#### [Exercise instructions]
Your task is to copy the lines between the line containing "Continue the build123d" and the line containing "socket.default_value = value", counting both of those lines, and to emit nothing more.

#### [Data provided]
········

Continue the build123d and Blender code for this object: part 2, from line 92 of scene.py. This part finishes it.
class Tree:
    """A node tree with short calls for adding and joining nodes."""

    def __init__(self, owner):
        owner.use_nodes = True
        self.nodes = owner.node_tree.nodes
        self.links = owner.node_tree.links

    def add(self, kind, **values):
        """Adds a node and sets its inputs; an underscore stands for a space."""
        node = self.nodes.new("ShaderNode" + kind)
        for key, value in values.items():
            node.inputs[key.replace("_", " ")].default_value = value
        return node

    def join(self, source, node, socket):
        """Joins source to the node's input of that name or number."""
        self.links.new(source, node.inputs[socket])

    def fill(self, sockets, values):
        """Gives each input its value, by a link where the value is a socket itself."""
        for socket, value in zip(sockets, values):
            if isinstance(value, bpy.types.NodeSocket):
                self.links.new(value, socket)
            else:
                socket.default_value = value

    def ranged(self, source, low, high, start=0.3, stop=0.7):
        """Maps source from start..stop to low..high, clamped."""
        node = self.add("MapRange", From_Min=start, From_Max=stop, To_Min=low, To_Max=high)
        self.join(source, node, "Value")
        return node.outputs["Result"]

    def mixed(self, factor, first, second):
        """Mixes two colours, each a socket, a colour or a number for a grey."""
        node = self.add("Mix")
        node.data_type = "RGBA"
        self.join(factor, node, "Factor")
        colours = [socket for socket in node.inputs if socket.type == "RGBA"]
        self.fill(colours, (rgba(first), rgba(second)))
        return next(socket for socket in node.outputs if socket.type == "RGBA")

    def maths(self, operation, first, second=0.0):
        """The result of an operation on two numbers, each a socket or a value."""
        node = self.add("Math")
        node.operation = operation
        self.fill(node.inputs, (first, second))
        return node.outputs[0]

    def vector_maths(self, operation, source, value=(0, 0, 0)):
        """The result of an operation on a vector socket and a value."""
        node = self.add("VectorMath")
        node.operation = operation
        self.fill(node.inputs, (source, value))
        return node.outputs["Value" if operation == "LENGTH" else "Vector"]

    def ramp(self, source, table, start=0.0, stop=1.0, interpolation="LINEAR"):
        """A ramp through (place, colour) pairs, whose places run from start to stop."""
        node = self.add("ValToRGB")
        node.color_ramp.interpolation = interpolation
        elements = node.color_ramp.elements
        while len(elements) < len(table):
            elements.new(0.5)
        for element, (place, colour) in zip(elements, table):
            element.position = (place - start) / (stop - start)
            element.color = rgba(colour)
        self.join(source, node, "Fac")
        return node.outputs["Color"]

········

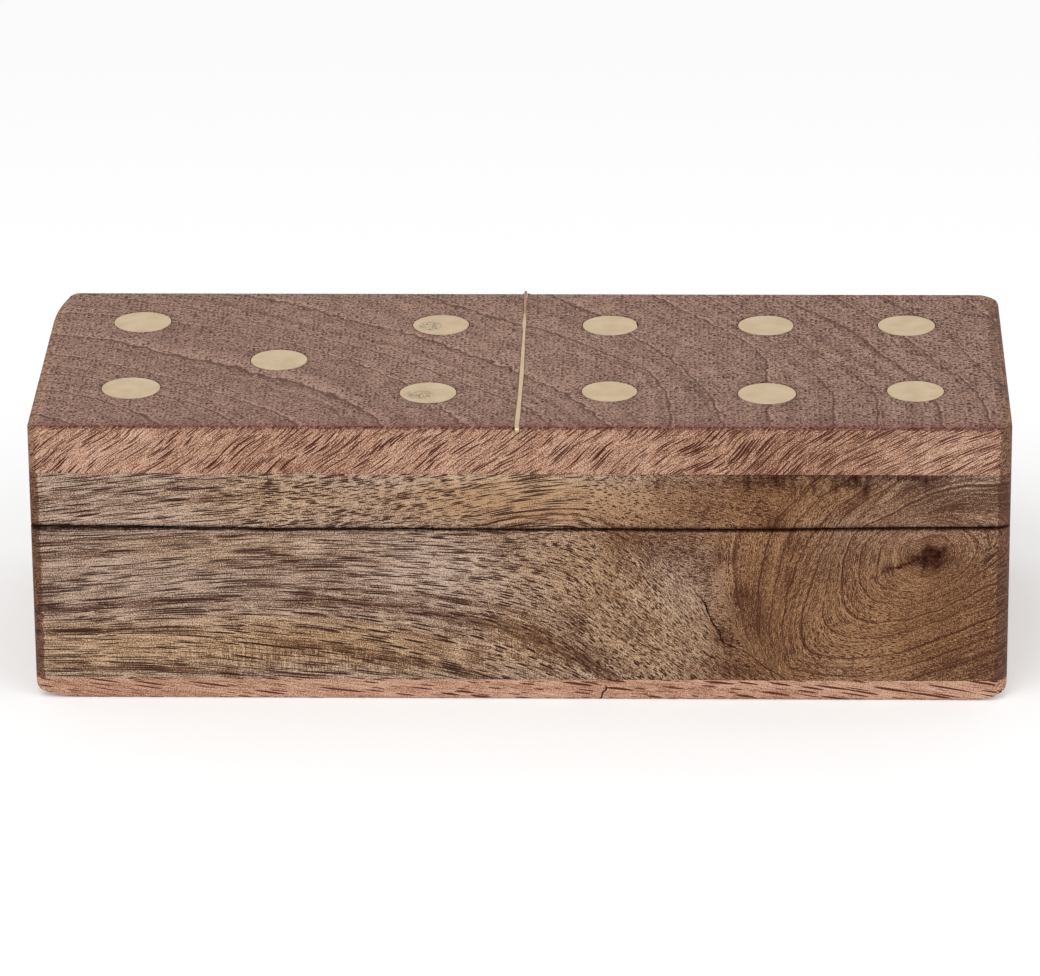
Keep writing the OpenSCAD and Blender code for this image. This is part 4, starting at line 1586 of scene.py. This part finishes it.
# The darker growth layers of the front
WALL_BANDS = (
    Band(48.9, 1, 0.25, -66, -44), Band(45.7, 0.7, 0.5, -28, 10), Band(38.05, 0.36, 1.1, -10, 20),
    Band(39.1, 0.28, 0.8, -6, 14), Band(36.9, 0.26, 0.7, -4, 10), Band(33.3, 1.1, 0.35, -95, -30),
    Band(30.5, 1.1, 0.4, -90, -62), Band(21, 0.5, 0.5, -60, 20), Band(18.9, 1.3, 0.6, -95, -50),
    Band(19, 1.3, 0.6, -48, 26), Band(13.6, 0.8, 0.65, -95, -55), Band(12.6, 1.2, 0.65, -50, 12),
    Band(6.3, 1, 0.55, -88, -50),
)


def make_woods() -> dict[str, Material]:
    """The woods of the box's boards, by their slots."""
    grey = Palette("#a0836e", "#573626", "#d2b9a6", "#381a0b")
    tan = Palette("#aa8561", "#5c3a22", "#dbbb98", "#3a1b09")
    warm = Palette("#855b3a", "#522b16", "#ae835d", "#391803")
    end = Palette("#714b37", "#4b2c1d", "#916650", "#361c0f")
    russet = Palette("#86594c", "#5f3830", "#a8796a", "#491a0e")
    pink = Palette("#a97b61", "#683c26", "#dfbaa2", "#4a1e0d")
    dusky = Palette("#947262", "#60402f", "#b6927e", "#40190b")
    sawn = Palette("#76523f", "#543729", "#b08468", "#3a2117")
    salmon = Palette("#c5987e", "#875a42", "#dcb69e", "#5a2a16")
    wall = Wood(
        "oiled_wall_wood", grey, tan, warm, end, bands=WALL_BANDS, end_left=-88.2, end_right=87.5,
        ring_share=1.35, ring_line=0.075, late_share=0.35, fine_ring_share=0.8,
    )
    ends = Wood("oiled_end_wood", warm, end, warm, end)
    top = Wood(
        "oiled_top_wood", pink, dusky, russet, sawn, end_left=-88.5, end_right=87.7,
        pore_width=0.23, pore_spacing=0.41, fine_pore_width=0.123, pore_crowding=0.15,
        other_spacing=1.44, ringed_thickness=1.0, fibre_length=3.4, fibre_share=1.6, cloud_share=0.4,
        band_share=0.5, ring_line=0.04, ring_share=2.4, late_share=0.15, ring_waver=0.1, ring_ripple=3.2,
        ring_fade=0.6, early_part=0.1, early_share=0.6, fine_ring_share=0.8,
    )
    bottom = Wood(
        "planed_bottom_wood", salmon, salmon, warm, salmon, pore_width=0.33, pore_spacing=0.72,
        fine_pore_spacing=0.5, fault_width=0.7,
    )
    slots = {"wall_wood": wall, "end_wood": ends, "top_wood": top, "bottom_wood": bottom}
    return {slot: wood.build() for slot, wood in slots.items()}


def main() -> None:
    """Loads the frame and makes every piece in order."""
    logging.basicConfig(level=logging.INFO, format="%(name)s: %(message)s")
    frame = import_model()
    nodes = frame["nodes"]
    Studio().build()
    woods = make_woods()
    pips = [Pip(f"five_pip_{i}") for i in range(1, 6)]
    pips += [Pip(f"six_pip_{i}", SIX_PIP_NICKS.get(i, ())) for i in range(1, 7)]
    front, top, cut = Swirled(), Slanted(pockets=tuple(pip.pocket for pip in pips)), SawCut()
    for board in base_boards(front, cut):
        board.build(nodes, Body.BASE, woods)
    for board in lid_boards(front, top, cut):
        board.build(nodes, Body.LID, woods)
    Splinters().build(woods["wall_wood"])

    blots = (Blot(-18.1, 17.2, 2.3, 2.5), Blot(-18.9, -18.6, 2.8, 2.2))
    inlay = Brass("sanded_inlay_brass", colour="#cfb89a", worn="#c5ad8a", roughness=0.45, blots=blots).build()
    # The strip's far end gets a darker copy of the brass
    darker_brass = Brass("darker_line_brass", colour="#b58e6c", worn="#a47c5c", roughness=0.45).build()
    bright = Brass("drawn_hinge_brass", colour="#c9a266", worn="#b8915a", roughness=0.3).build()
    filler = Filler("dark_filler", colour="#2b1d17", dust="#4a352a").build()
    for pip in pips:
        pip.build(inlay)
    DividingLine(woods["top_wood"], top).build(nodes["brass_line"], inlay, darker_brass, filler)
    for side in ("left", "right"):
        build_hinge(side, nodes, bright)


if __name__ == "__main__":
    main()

········

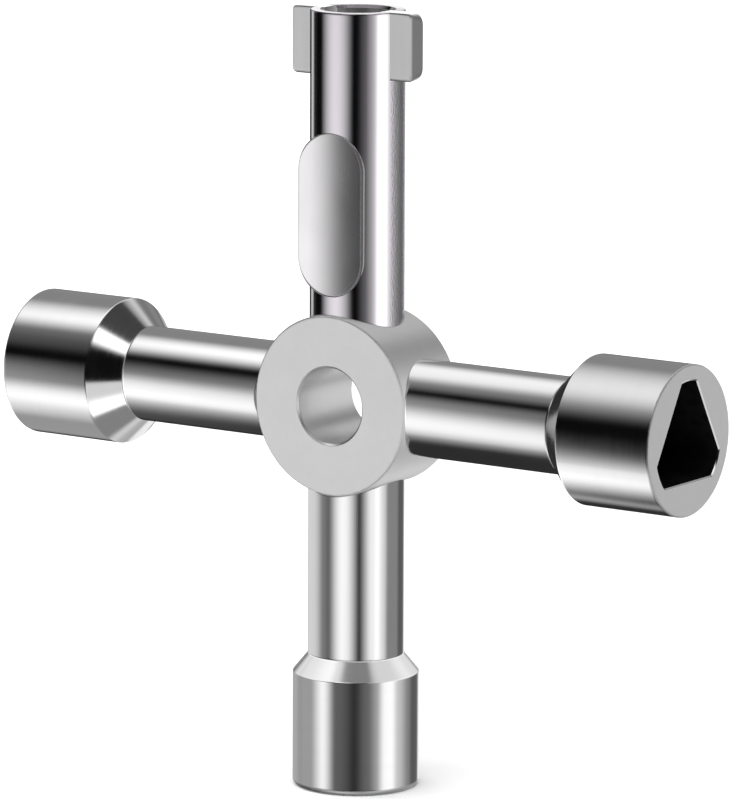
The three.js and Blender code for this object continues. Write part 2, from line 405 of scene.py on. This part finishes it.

········

#### [The completed task]
Continue the build123d and Blender code for this object: part 2, from line 92 of scene.py. This part finishes it.
class Tree:
    """A node tree with short calls for adding and joining nodes."""

    def __init__(self, owner):
        owner.use_nodes = True
        self.nodes = owner.node_tree.nodes
        self.links = owner.node_tree.links

    def add(self, kind, **values):
        """Adds a node and sets its inputs; an underscore stands for a space."""
        node = self.nodes.new("ShaderNode" + kind)
        for key, value in values.items():
            node.inputs[key.replace("_", " ")].default_value = value
        return node

    def join(self, source, node, socket):
        """Joins source to the node's input of that name or number."""
        self.links.new(source, node.inputs[socket])

    def fill(self, sockets, values):
        """Gives each input its value, by a link where the value is a socket itself."""
        for socket, value in zip(sockets, values):
            if isinstance(value, bpy.types.NodeSocket):
                self.links.new(value, socket)
            else:
                socket.default_value = value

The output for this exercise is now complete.